# Xbox Live



## AlexSmith (Nov 6, 2007)

Hey, I wanted to know if any of you use Xbox Live. I know Mike aka Rehab Ralphy does, and I do, but what about the rest of you all?


----------



## VARNYARD (Nov 6, 2007)

I just wish I had time to game, maybe one day. :?


----------



## Dragon_girl (Nov 6, 2007)

sorry, i got a ps3, no xbox for me.
-mel


----------



## RehabRalphy (Nov 6, 2007)

Sup Alex, you already have me added, but for those who dont.

bewbee

Thats my xboxlive gamertag


----------



## dorton (Nov 6, 2007)

I don't go on that much anymore, I figure I would when Halo 3 came out, but, I beat it, and have only play multiplayer a few times.

Mine is :* diptheria*


----------



## Mike (Nov 6, 2007)

I like to play, but no gamertag. I just use other people. :wink:


----------



## AlexSmith (Nov 7, 2007)

My tag is I Mammoth I but it's filled up so if you want to play tell me and I'll add you :lol:

As for Halo 3, how did you feel about it? I was sort of disappointed. For the "the best game ever" it was quite a let down. Graphics are great, but I don't like the multiplayer, and the single player is too easy to beat.

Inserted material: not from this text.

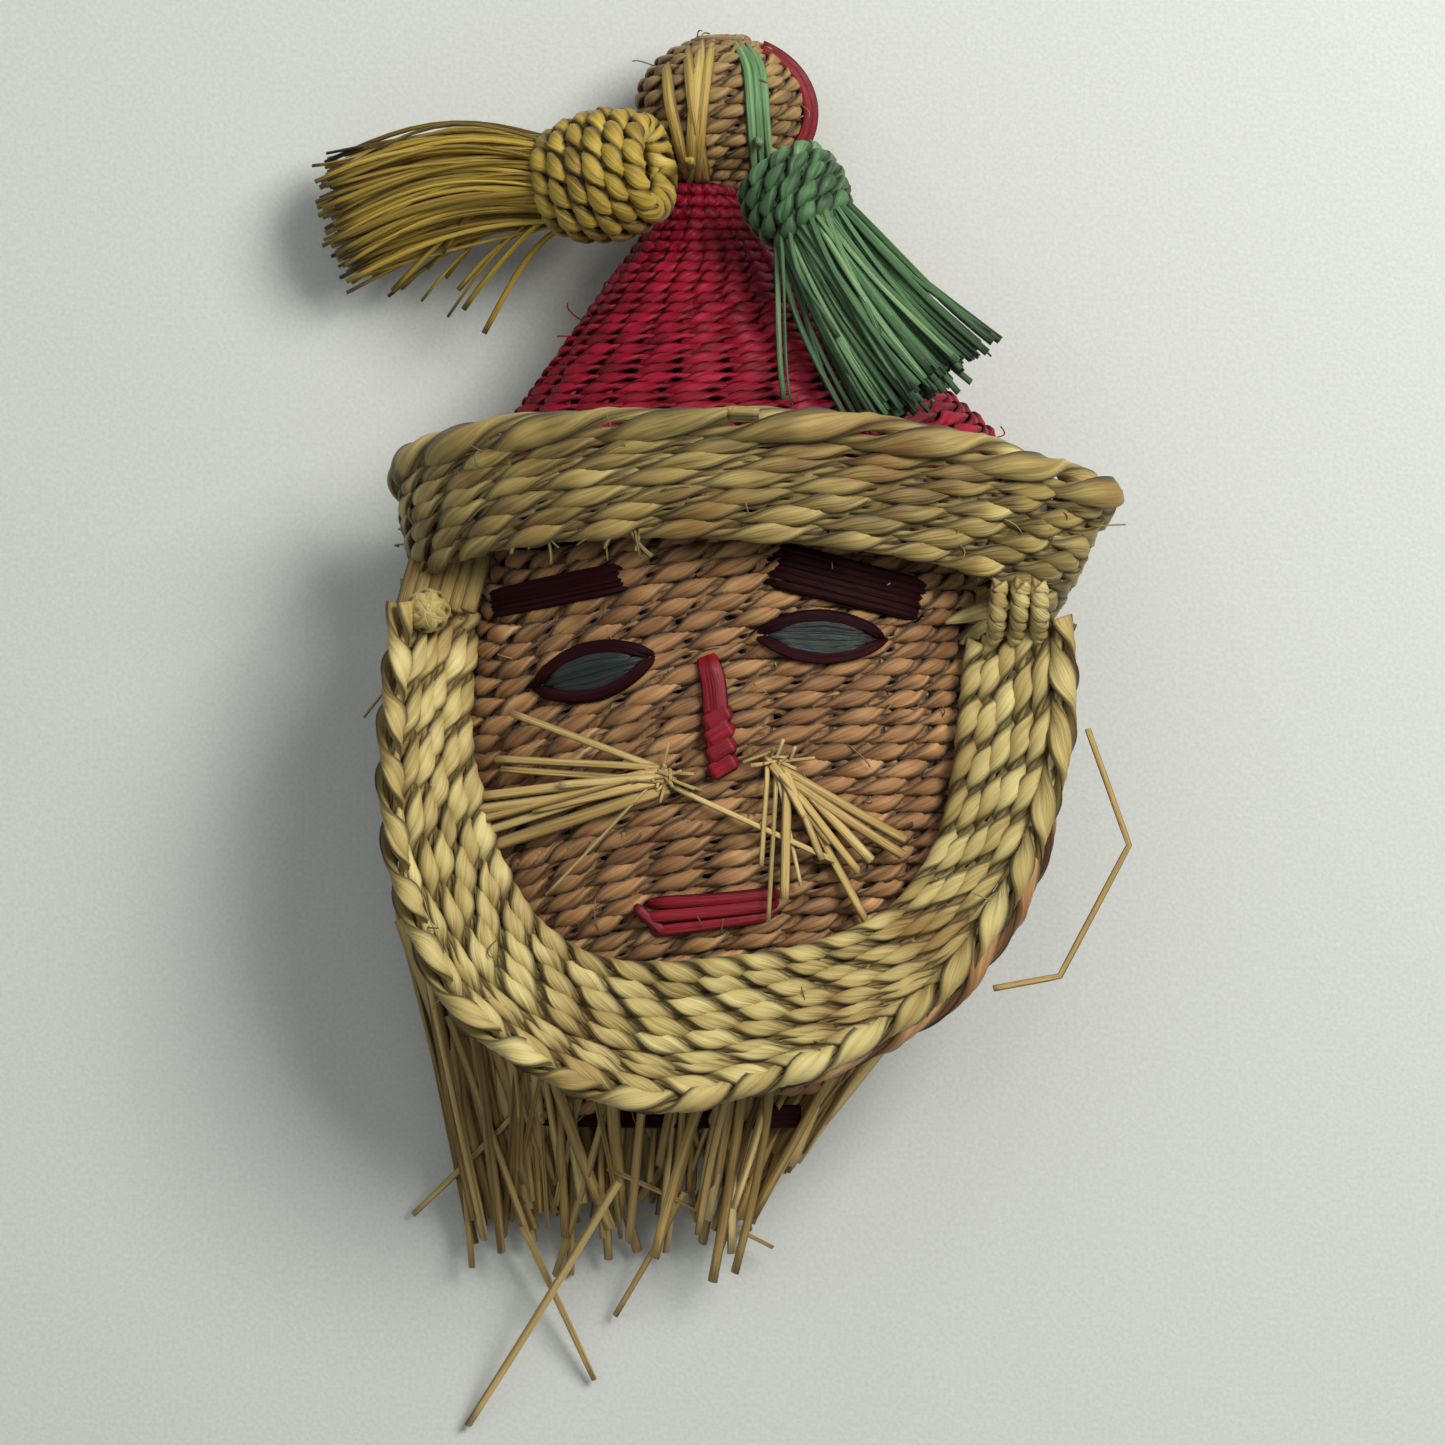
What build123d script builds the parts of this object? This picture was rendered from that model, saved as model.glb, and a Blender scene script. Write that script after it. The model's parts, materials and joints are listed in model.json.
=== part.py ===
"""Woven gnome's head with a tasselled hat, lying on its back.

The frame: +X to the viewer's right, +Y from chin to hat tip, +Z from the resting surface up out of
the face.  The origin lies on the flat back, under the bridge of the nose.  Millimetres throughout.
"""

from build123d import *
import os
from functools import cache
from math import atan2, cos, degrees, hypot, radians, sin, sqrt

os.makedirs("parts", exist_ok=True)

# ---- driving dimensions -------------------------------------------------------------------------
WALL = 3.0  # a twined wall: weft in front, stake, weft behind
FIT = 0.06  # gap between neighbouring pieces of one body
CLEAR = 0.3  # gap under soft pieces that lie just above the surface
FAR = 200.0  # beyond the object in every direction

# Head, from hat line to neck: height, centre x, half width, centre z, half depth
HEAD = [
    (33.0, 3.0, 36.0, 25.5, 18.5),
    (19.0, 0.8, 38.8, 24.4, 18.8),
    (10.0, 0.0, 40.0, 23.6, 19.4),
    (-3.0, -1.0, 44.0, 20.5, 22.5),
    (-20.0, -2.0, 42.0, 19.0, 22.0),
    (-40.0, -4.0, 36.0, 16.5, 19.0),
    (-52.0, -7.0, 28.0, 12.0, 12.5),
    (-60.0, -9.0, 22.0, 9.4, 8.0),
]
SIDES = 24  # flats round the head, the hat and the pompom
FRONT_Z = 26.0  # the features on the face are all above this
STAKE_THICK = 1.4
STAKE_WIDE = 2.0
STAKE_PITCH = 11.0
STAKE_PAIRS = 3  # stakes to each side of the one in the middle
STAKE_LOW_Y, STAKE_HIGH_Y = -55.0, 29.0
BINDING_WIDE = 3.4  # the strand round the gathered neck: along Y, then its thickness at the sides
BINDING_SIDE = 3.0  # and in front
BINDING_FRONT = 2.6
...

Rainbow 6 Vegas is the game I have been playing and it's pretty fun, and alot different from Halo. If any of you don't have it you should go pick up a used copy or something, I think they are only like 30 bucks...


----------



## Guest (Nov 7, 2007)

I'm too poor to own one of them fancy new xbox's.


----------



## olympus (Nov 7, 2007)

PS 3 IS THE BEST....


----------



## pythonman13 (Nov 7, 2007)

ya i play it varys how often i play but right know i am a heavy HALO3 player 

and my gamertag is CHECKINGNETWORK


----------



## dorton (Nov 7, 2007)

Yeah, it was kinda a disapointment, after all that time, but still fun.
I'm not such a big fan of Rainbow 6, but from what I have heard
Call Of Duty 4 is gonna pwn all!!!!!!


----------



## Mike (Nov 7, 2007)

Halo 3 was fun, but that's it...Really, Halo 3 could never meet people's expectations, it was supposed to be the BEST GAME EVER, of course it wasn't.


----------



## Mvskokee (Nov 7, 2007)

thats because call of duty 4 isthe best game ever


----------



## Dragon_girl (Nov 18, 2007)

any one besides me get assassins creed ? and how many of the 9 have u killed, i have killed 3! and have 3 more on my list but now the gaurds are going to be on more alert, which means i need to stop being such a clumpsy assassins. i keep falling or running into people... of useing the wrong weapon to asssinate people and end up fighting em instead  

-mel


----------



## Jason has a tegu (Aug 30, 2016)

Anyone on Xbox One?


----------